Jonah ends his prayer with a flattering comparison of himself with idol worshippers. The same phrase appears in Psalm 31:7, where it also refers to those who worship idols and where the author also contrasts himself and his trust in Yahweh with them. Since the heathen sailors are prominent in the prior context and the Ninevites in the subsequent context, it is difficult to see how those who ‘forsake the covenant faithfulness which would otherwise be theirs’ could refer to Israelites.24 That being so, Jonah sees himself as a faithful worshipper who enjoys Yahweh’s covenant faithfulness (essentially the same thing as Yahweh himself in the light of Ps. 144:2), while those who worship false gods have no hope of experiencing this divine response.

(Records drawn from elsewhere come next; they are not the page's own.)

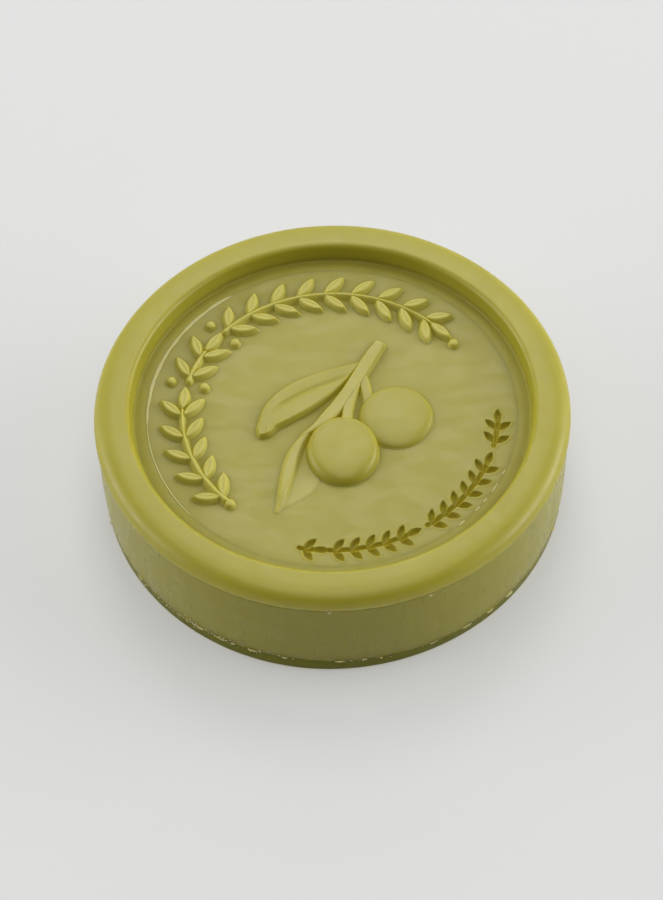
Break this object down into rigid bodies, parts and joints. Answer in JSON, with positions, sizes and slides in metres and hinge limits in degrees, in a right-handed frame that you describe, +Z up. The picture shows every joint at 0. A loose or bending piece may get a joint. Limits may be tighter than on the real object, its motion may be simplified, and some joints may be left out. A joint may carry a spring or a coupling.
{
  "type": "shaving soap puck",
  "caption": "Round pressed soap puck with a raised rim, a dished face, an olive sprig in relief, a raised leaf garland and small sunk leaf sprigs.",
  "frame": {"origin": "centre of the flat base, on the surface the puck rests on", "axes": "+Z up through the stamped face, -Y towards the front of the ornament, +X to its right"},
  "size_m": [0.08, 0.08, 0.0213],
  "materials": {
    "soap_base": "pressed olive-oil soap, matt with a faint waxy sheen, darker where it is undercut",
    "soap_side": "pressed olive-oil soap, matt, with faint upright drag marks and patches",
    "soap_rim": "pressed olive-oil soap, smooth and waxy, worn soft at its edges",
    "soap_face": "pressed olive-oil soap, smooth and waxy, with faint streaks",
    "soap_relief": "pressed olive-oil soap, smooth and waxy, deeper in colour at the relief's sides",
    "soap_flash": "thin dried soap flash, paler and rougher than the puck"
  },
  "bodies": {
    "root": {"base_cap": "soap_base", "side_band": "soap_side", "rim_ring": "soap_rim", "face_panel": "soap_face", "insert_line": "soap_flash", "twig": "soap_relief", "stalk_front": "soap_relief", "stalk_rear": "soap_relief", "olive_front": "soap_relief", "olive_rear": "soap_relief", "leaf_upper": "soap_relief", "leaf_lower": "soap_relief", "garland_stems": "soap_relief", "garland_leaves": "soap_relief", "garland_berries": "soap_relief", "flash_lower": "soap_flash", "flash_upper": "soap_flash"}
  },
  "joints": []
}
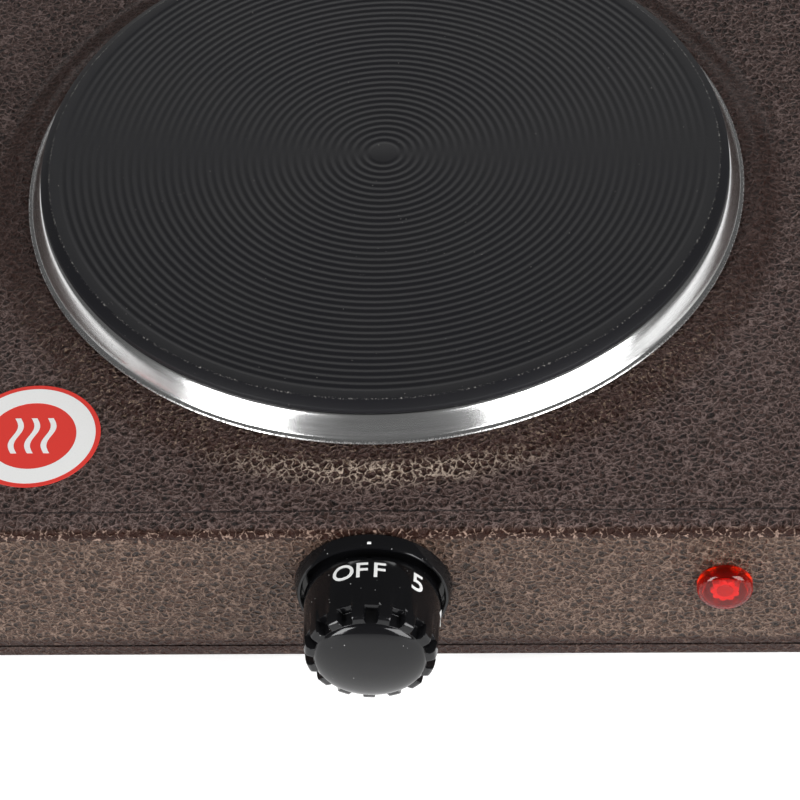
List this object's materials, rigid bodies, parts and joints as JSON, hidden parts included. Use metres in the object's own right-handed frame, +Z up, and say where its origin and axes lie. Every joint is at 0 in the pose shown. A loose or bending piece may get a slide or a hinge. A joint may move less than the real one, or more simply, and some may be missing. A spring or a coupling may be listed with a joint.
{
  "type": "hot plate burner",
  "caption": "Free-standing electric hot plate: a grooved round cast-iron plate in a steel ring on a square painted body, with a fluted front knob and a pilot lamp.",
  "frame": {"origin": "middle of the bounding box, on the table plane under the feet", "axes": "+Z up from the table, +Y from the knob at the front to the cord gland at the back, +X to the right seen from the front"},
  "size_m": [0.245, 0.2786, 0.0745],
  "materials": {
    "hammertone_paint": "satin",
    "cast_iron": "matte",
    "polished_steel": "polished",
    "plated_steel": "satin",
    "black_plastic": "gloss",
    "red_lens": "gloss",
    "bulb_glass": "gloss",
    "rubber": "matte",
    "ceramic": "matte",
    "brass": "satin",
    "label": "satin",
    "wire_cover": "satin"
  },
  "bodies": {
    "housing": {"base_tray": "hammertone_paint", "bimetal_strip": "brass", "centre_stud": "plated_steel", "coil_packing": "ceramic", "control_screw_left": "plated_steel", "control_screw_right": "plated_steel", "cord_gland": "black_plastic", "corner_bracket_front_left": "plated_steel", "corner_bracket_front_right": "plated_steel", "corner_bracket_rear_left": "plated_steel", "corner_bracket_rear_right": "plated_steel", "earth_lug": "brass", "earth_screw": "plated_steel", "fixed_contact_blade": "brass", "foot_front_left": "rubber", "foot_front_right": "rubber", "foot_rear_left": "rubber", "foot_rear_right": "rubber", "foot_screw_front_left": "plated_steel", "foot_screw_front_right": "plated_steel", "foot_screw_rear_left": "plated_steel", "foot_screw_rear_right": "plated_steel", "gland_nut": "black_plastic", "heat_reflector": "plated_steel", "heating_coil": "plated_steel", "heating_plate": "cast_iron", "insulator_stack": "ceramic", "knob_bezel": "black_plastic", "lamp_bulb": "bulb_glass", "lamp_holder": "black_plastic", "lamp_lens": "red_lens", "lamp_nut": "plated_steel", "mounting_bridge": "plated_steel", "plate_cover": "plated_steel", "plate_terminal_inner": "brass", "plate_terminal_outer": "brass", "spring_contact_blade": "brass", "stack_rivet": "plated_steel", "stud_nut": "plated_steel", "stud_washer": "plated_steel", "terminal_block": "ceramic", "terminal_block_screw": "plated_steel", "terminal_ceramic": "ceramic", "terminal_clamp_earth": "brass", "terminal_clamp_live": "brass", "terminal_clamp_neutral": "brass", "thermal_cutout": "plated_steel", "thermostat_plate": "plated_steel", "top_cover": "hammertone_paint", "top_label": "label", "trim_ring": "polished_steel", "wire_earth": "wire_cover", "wire_live": "wire_cover", "wire_neutral": "wire_cover", "wire_switched": "wire_cover"},
    "knob_assembly": {"knob": "black_plastic", "knob_spring": "plated_steel", "control_shaft": "plated_steel"},
    "adjuster": {"adjuster_pin": "ceramic"}
  },
  "joints": [
    {"name": "knob_turn", "type": "hinge", "parent": "housing", "child": "knob_assembly", "pos_m": [0, -0.11165, 0.041], "axis": [0, 1, 0], "range_deg": [0, 310]},
    {"name": "adjuster_slide", "type": "slide", "parent": "housing", "child": "adjuster", "axis": [0, -1, 0], "range_m": [0, 0.0007]}
  ],
  "couplings": [
    {"joint": "adjuster_slide", "follows": "knob_turn", "m_per_rad": 0.00012732}
  ]
}
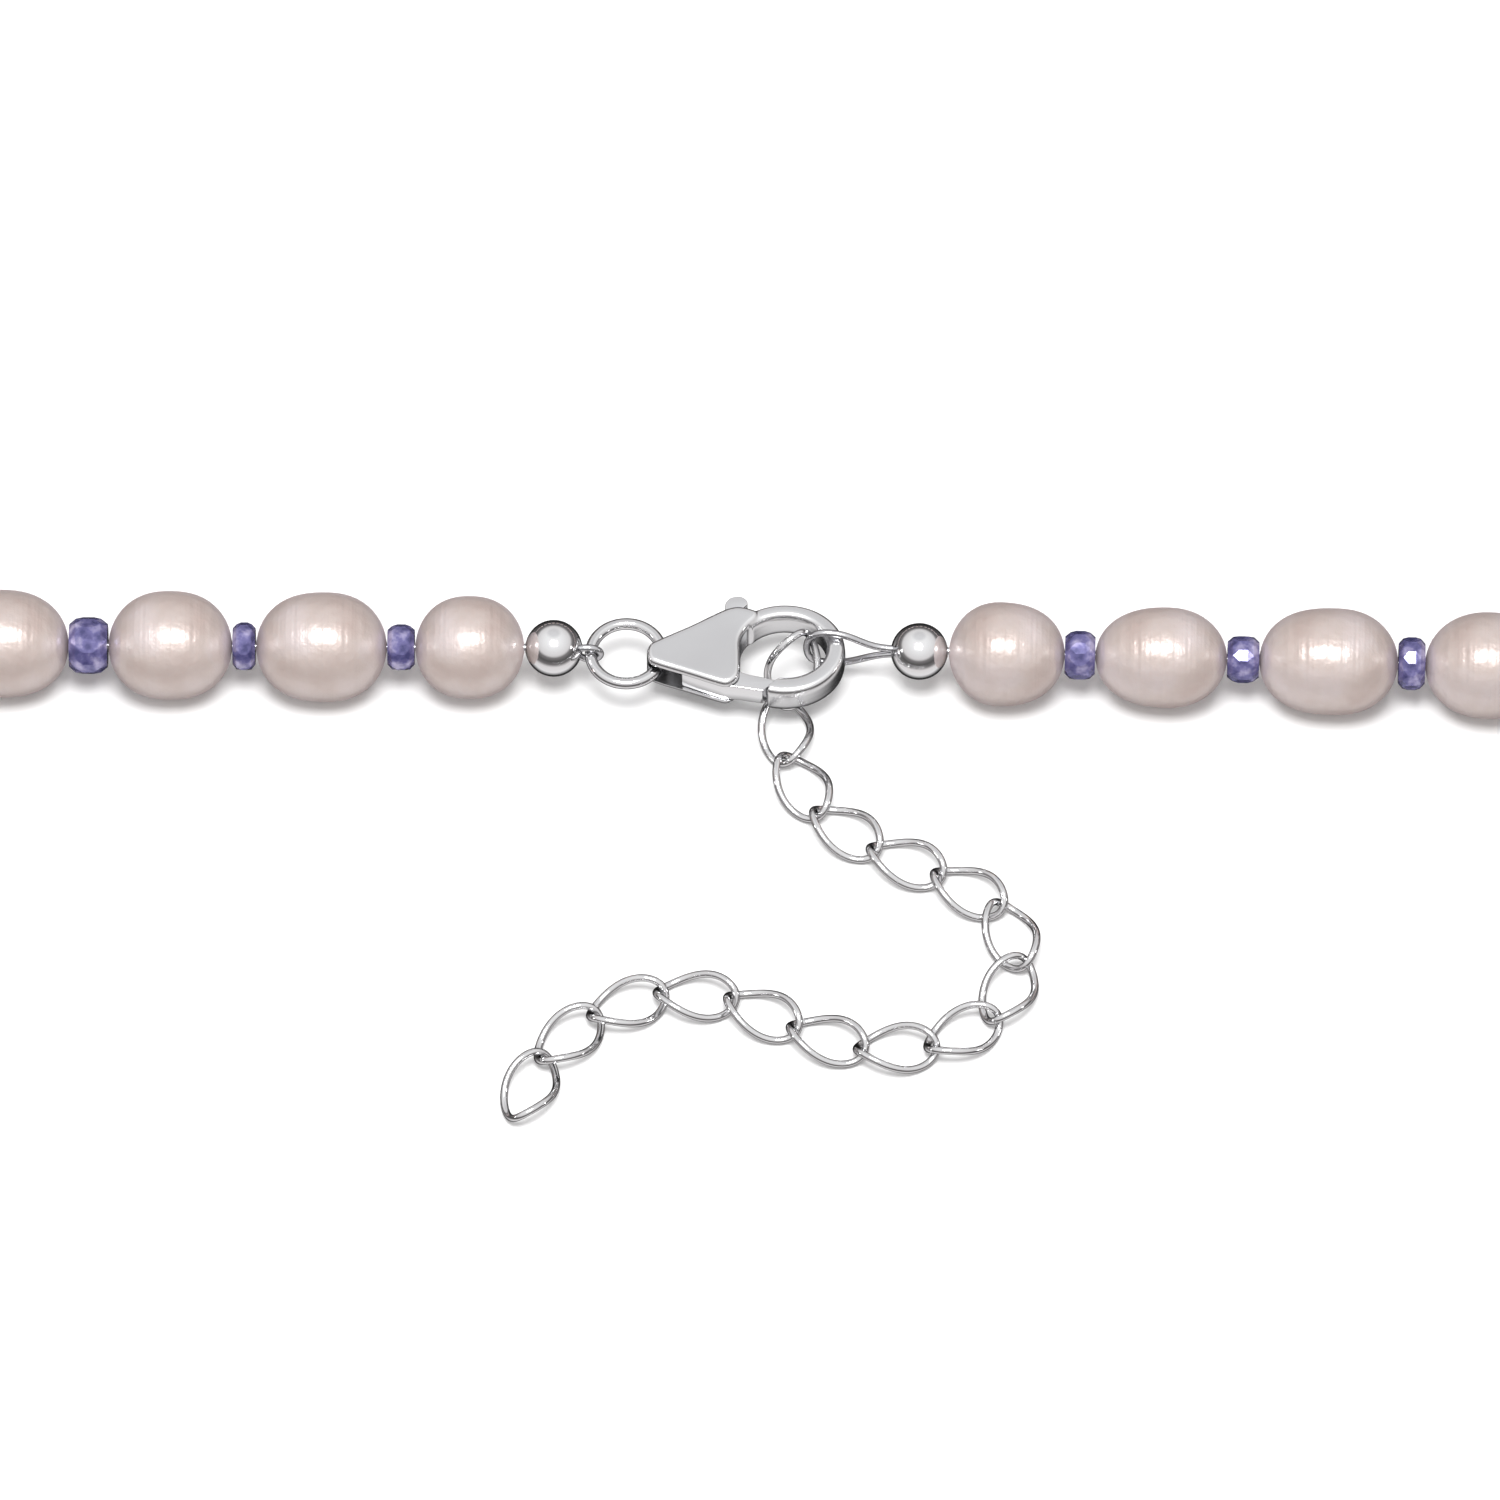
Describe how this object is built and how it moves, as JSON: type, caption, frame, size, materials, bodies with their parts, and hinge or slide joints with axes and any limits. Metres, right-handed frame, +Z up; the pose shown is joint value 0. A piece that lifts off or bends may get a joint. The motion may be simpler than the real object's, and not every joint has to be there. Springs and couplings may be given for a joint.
{
  "type": "pearl_necklace",
  "caption": "Baroque pearl necklace with faceted violet-grey spacer beads, a lobster clasp on a jump ring and an extender chain, lying closed on a flat surface",
  "frame": {"origin": "middle of the whole piece's bounding box, on the table it lies on", "axes": "+X runs left to right along the front row of pearls, +Y points from the front row to the back row, +Z up from the table"},
  "size_m": [0.1962, 0.1092, 0.0075],
  "materials": {
    "pearl": "lustrous nacre",
    "rondelle_stone": "polished facets",
    "bright_silver": "polished",
    "satin_silver": "lightly worn polish",
    "beading_wire": "fine stranded wire"
  },
  "bodies": {
    "front_strand": {"left_wire": "beading_wire", "left_crimp_tube": "satin_silver", "left_end_ball": "bright_silver", "right_wire": "beading_wire", "right_crimp_tube": "satin_silver", "right_end_ball": "bright_silver", "strand_left_front": "pearl", "strand_right_front": "pearl"},
    "clasp": {"clasp_body": "satin_silver", "clasp_rivet": "satin_silver", "clasp_spring": "beading_wire"},
    "lever": {"clasp_lever": "bright_silver"},
    "ring": {"clasp_ring": "bright_silver"},
    "sides_1": {"strand_left_1": "pearl", "strand_right_1": "pearl"},
    "sides_2": {"strand_left_2": "pearl", "strand_right_2": "pearl"},
    "sides_3": {"strand_left_3": "pearl", "strand_right_3": "pearl"},
    "sides_4": {"strand_left_4": "pearl", "strand_right_4": "pearl"},
    "back_row": {"strand_back_1": "pearl", "strand_back_2": "pearl", "strand_back_3": "pearl", "strand_back_4": "pearl"},
    "link_00": {"chain_link_00": "bright_silver"},
    "link_01": {"chain_link_01": "bright_silver"},
    "link_02": {"chain_link_02": "bright_silver"},
    "link_03": {"chain_link_03": "bright_silver"},
    "link_04": {"chain_link_04": "bright_silver"},
    "link_05": {"chain_link_05": "bright_silver"},
    "link_06": {"chain_link_06": "bright_silver"},
    "link_07": {"chain_link_07": "bright_silver"},
    "link_08": {"chain_link_08": "bright_silver"},
    "link_09": {"chain_link_09": "bright_silver"},
    "link_10": {"chain_link_10": "bright_silver"},
    "link_11": {"chain_link_11": "bright_silver"},
    "link_12": {"chain_link_12": "bright_silver"},
    "link_13": {"chain_link_13": "bright_silver"},
    "link_14": {"chain_link_14": "bright_silver"},
    "link_15": {"chain_link_15": "bright_silver"},
    "left_pearl_1_bead": {"left_pearl_1": "pearl"},
    "left_pearl_2_bead": {"left_pearl_2": "pearl"},
    "left_pearl_3_bead": {"left_pearl_3": "pearl"},
    "left_pearl_4_bead": {"left_pearl_4": "pearl"},
    "left_rondelle_1_bead": {"left_rondelle_1": "rondelle_stone"},
    "left_rondelle_2_bead": {"left_rondelle_2": "rondelle_stone"},
    "left_rondelle_3_bead": {"left_rondelle_3": "rondelle_stone"},
    "right_pearl_1_bead": {"right_pearl_1": "pearl"},
    "right_pearl_2_bead": {"right_pearl_2": "pearl"},
    "right_pearl_3_bead": {"right_pearl_3": "pearl"},
    "right_pearl_4_bead": {"right_pearl_4": "pearl"},
    "right_rondelle_1_bead": {"right_rondelle_1": "rondelle_stone"},
    "right_rondelle_2_bead": {"right_rondelle_2": "rondelle_stone"},
    "right_rondelle_3_bead": {"right_rondelle_3": "rondelle_stone"}
  },
  "joints": [
    {"name": "lever_opens", "type": "hinge", "parent": "clasp", "child": "lever", "pos_m": [-0.00215, -0.01885, 0.00347], "axis": [0, 0, 1], "range_deg": [0, 12], "stiffness_Nm_per_rad": 0.02, "springref_deg": -5.73},
    {"name": "strand_fold_1", "type": "hinge", "parent": "front_strand", "child": "sides_1", "pos_m": [-0.00115, -0.01035, 0.00375], "axis": [1, 0, 0], "range_deg": [0, 12]},
    {"name": "strand_fold_2", "type": "hinge", "parent": "sides_1", "child": "sides_2", "pos_m": [-0.00115, -0.00215, 0.00375], "axis": [1, 0, 0], "range_deg": [0, 12]},
    {"name": "strand_fold_3", "type": "hinge", "parent": "sides_2", "child": "sides_3", "pos_m": [-0.00115, 0.00785, 0.00375], "axis": [1, 0, 0], "range_deg": [0, 12]},
    {"name": "strand_fold_4", "type": "hinge", "parent": "sides_3", "child": "sides_4", "pos_m": [-0.00115, 0.01785, 0.00375], "axis": [1, 0, 0], "range_deg": [0, 12]},
    {"name": "strand_fold_5", "type": "hinge", "parent": "sides_4", "child": "back_row", "pos_m": [-0.00115, 0.02835, 0.00375], "axis": [1, 0, 0], "range_deg": [0, 12]},
    {"name": "clasp_tips", "type": "hinge", "parent": "front_strand", "child": "clasp", "pos_m": [0.00345, -0.01885, 0.00347], "axis": [1, 0, 0], "range_deg": [-6, 0.5]},
    {"name": "ring_tips", "type": "hinge", "parent": "front_strand", "child": "ring", "pos_m": [-0.01065, -0.01925, 0.00347], "axis": [1, 0, 0], "range_deg": [-8, 8]},
    {"name": "chain_joint_00", "type": "hinge", "parent": "front_strand", "child": "link_00", "pos_m": [0.00355, -0.01868, 0.00347], "axis": [0, 0, 1], "range_deg": [-3, 3]},
    {"name": "chain_joint_01", "type": "hinge", "parent": "link_00", "child": "link_01", "pos_m": [0.00207, -0.02126, 0.00093], "axis": [0, 0, 1], "range_deg": [-8, 8]},
    {"name": "chain_joint_02", "type": "hinge", "parent": "link_01", "child": "link_02", "pos_m": [0.00224, -0.02598, 0.00093], "axis": [0, 0, -1], "range_deg": [-12, 12]},
    {"name": "chain_joint_03", "type": "hinge", "parent": "link_02", "child": "link_03", "pos_m": [0.00431, -0.03022, 0.00093], "axis": [0, 0, 1], "range_deg": [-12, 12]},
    {"name": "chain_joint_04", "type": "hinge", "parent": "link_03", "child": "link_04", "pos_m": [0.00803, -0.03313, 0.00093], "axis": [0, 0, -1], "range_deg": [-12, 12]},
    {"name": "chain_joint_05", "type": "hinge", "parent": "link_04", "child": "link_05", "pos_m": [0.0123, -0.03512, 0.00093], "axis": [0, 0, 1], "range_deg": [-12, 12]},
    {"name": "chain_joint_06", "type": "hinge", "parent": "link_05", "child": "link_06", "pos_m": [0.01631, -0.03762, 0.00093], "axis": [0, 0, -1], "range_deg": [-12, 5]},
    {"name": "chain_joint_07", "type": "hinge", "parent": "link_06", "child": "link_07", "pos_m": [0.01784, -0.04208, 0.00093], "axis": [0, 0, 1], "range_deg": [-1, 12]},
    {"name": "chain_joint_08", "type": "hinge", "parent": "link_07", "child": "link_08", "pos_m": [0.01593, -0.0464, 0.00093], "axis": [0, 0, -1], "range_deg": [-12, 7]},
    {"name": "chain_joint_09", "type": "hinge", "parent": "link_08", "child": "link_09", "pos_m": [0.0118, -0.04868, 0.00093], "axis": [0, 0, 1], "range_deg": [-12, 12]},
    {"name": "chain_joint_10", "type": "hinge", "parent": "link_09", "child": "link_10", "pos_m": [0.00708, -0.04885, 0.00093], "axis": [0, 0, -1], "range_deg": [-12, 12]},
    {"name": "chain_joint_11", "type": "hinge", "parent": "link_10", "child": "link_11", "pos_m": [0.00267, -0.04716, 0.00093], "axis": [0, 0, 1], "range_deg": [-12, 12]},
    {"name": "chain_joint_12", "type": "hinge", "parent": "link_11", "child": "link_12", "pos_m": [-0.00145, -0.04487, 0.00093], "axis": [0, 0, -1], "range_deg": [-12, 12]},
    {"name": "chain_joint_13", "type": "hinge", "parent": "link_12", "child": "link_13", "pos_m": [-0.00616, -0.04446, 0.00093], "axis": [0, 0, 1], "range_deg": [-12, 12]},
    {"name": "chain_joint_14", "type": "hinge", "parent": "link_13", "child": "link_14", "pos_m": [-0.01053, -0.04623, 0.00093], "axis": [0, 0, -1], "range_deg": [-12, 12]},
    {"name": "chain_joint_15", "type": "hinge", "parent": "link_14", "child": "link_15", "pos_m": [-0.01387, -0.04956, 0.00093], "axis": [0, 0, 1], "range_deg": [-12, 12]},
    {"name": "left_pearl_1_spins", "type": "hinge", "parent": "front_strand", "child": "left_pearl_1_bead", "pos_m": [-0.019, -0.01896, 0.00375], "axis": [-1, 0.007, 0], "continuous": true},
    {"name": "left_pearl_2_spins", "type": "hinge", "parent": "front_strand", "child": "left_pearl_2_bead", "pos_m": [-0.02893, -0.01889, 0.00375], "axis": [-1, 0.007, 0], "continuous": true},
    {"name": "left_pearl_3_spins", "type": "hinge", "parent": "front_strand", "child": "left_pearl_3_bead", "pos_m": [-0.03905, -0.01882, 0.00375], "axis": [-1, 0.007, 0], "continuous": true},
    {"name": "left_pearl_4_spins", "type": "hinge", "parent": "front_strand", "child": "left_pearl_4_bead", "pos_m": [-0.0499, -0.01875, 0.00375], "axis": [-1, 0.007, 0], "continuous": true},
    {"name": "left_rondelle_1_spins", "type": "hinge", "parent": "front_strand", "child": "left_rondelle_1_bead", "pos_m": [-0.0236, -0.01893, 0.00375], "axis": [-1, 0.007, 0], "continuous": true},
    {"name": "left_rondelle_2_spins", "type": "hinge", "parent": "front_strand", "child": "left_rondelle_2_bead", "pos_m": [-0.03411, -0.01886, 0.00375], "axis": [-1, 0.007, 0], "continuous": true},
    {"name": "left_rondelle_3_spins", "type": "hinge", "parent": "front_strand", "child": "left_rondelle_3_bead", "pos_m": [-0.04452, -0.01878, 0.00375], "axis": [-1, 0.007, 0], "continuous": true},
    {"name": "right_pearl_1_spins", "type": "hinge", "parent": "front_strand", "child": "right_pearl_1_bead", "pos_m": [0.01694, -0.01943, 0.00375], "axis": [0.9996, -0.0297, 0], "continuous": true},
    {"name": "right_pearl_2_spins", "type": "hinge", "parent": "front_strand", "child": "right_pearl_2_bead", "pos_m": [0.02727, -0.01973, 0.00375], "axis": [0.9996, -0.0297, 0], "continuous": true},
    {"name": "right_pearl_3_spins", "type": "hinge", "parent": "front_strand", "child": "right_pearl_3_bead", "pos_m": [0.03847, -0.02006, 0.00375], "axis": [0.9996, -0.0297, 0], "continuous": true},
    {"name": "right_pearl_4_spins", "type": "hinge", "parent": "front_strand", "child": "right_pearl_4_bead", "pos_m": [0.04917, -0.02038, 0.00375], "axis": [0.9996, -0.0297, 0], "continuous": true},
    {"name": "right_rondelle_1_spins", "type": "hinge", "parent": "front_strand", "child": "right_rondelle_1_bead", "pos_m": [0.02183, -0.01957, 0.00375], "axis": [0.9996, -0.0297, 0], "continuous": true},
    {"name": "right_rondelle_2_spins", "type": "hinge", "parent": "front_strand", "child": "right_rondelle_2_bead", "pos_m": [0.03275, -0.01989, 0.00375], "axis": [0.9996, -0.0297, 0], "continuous": true},
    {"name": "right_rondelle_3_spins", "type": "hinge", "parent": "front_strand", "child": "right_rondelle_3_bead", "pos_m": [0.04401, -0.02023, 0.00375], "axis": [0.9996, -0.0297, 0], "continuous": true}
  ]
}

Considered abstractly, the theology of Jonah’s prayer is orthodox. But when seen in the context of the book, a very different picture emerges. Jonah has assumed that his relationship with God is healthy while that of the (idol-worshipping) sailors is non-existent, while the narrator has shown that the truth is almost the opposite. Fretheim (1977: 103) notes this contrast in a striking way when he says that Jonah’s desire to prevent Nineveh’s deliverance caused him to flee from God ‘for the idolatry of a particular belief … by seeking to limit God’, while the Gentile sailors have abandoned their gods and put their trust in Yahweh! This invective against Gentiles, therefore, condemns Jonah with delicious irony while reminding us that God has in fact delivered the Gentile sailors in more senses than one. The irony only increases when Jonah promises that he will sacrifice to Yahweh with a thankful voice and pay his vows, the very same two actions that have already demonstrated the sailors’ reverence for Yahweh in 1:16.
Jonah’s last words from inside the fish are, we know from the surrounding narrative, even more true than Jonah knew, since he was ignorant of the sailors’ deliverance. Psalm 50, which was already drawn upon in Jonah 1 because of its distinction between true and false Israelites, is a particularly interesting text to read alongside Jonah 2 as well, since its treatment of God’s justice makes it relevant to Jonah’s deliverance. When God comes to deliver his people through judgment, only those who have a genuine relationship with him (Ps. 50:5) will survive (these are known as his ‘faithful ones’). At first we might be inclined to apply this to Jonah, since he falls under God’s judgment only to escape at the last minute. But while this may be a fair description of God’s preliminary punishment of Jonah’s sin, the outlook of the psalm is much more ominous for Israelites who ‘talk the talk but don’t walk the walk’ (50:16–20). Psalm 50 recognizes the propriety of vows and sacrifices provided that the worshipper’s life is likewise in accord with God’s revealed will; but that is something we cannot yet attribute to Jonah.
Deliverance by the God of Israel will become more prominent in Jonah 3, when it is extended to Nineveh. In that case, however, we see Jonah approach this same reality of God’s deliverance from a radically different angle, one that brings upon him a divine rebuke and gives us much food for thought.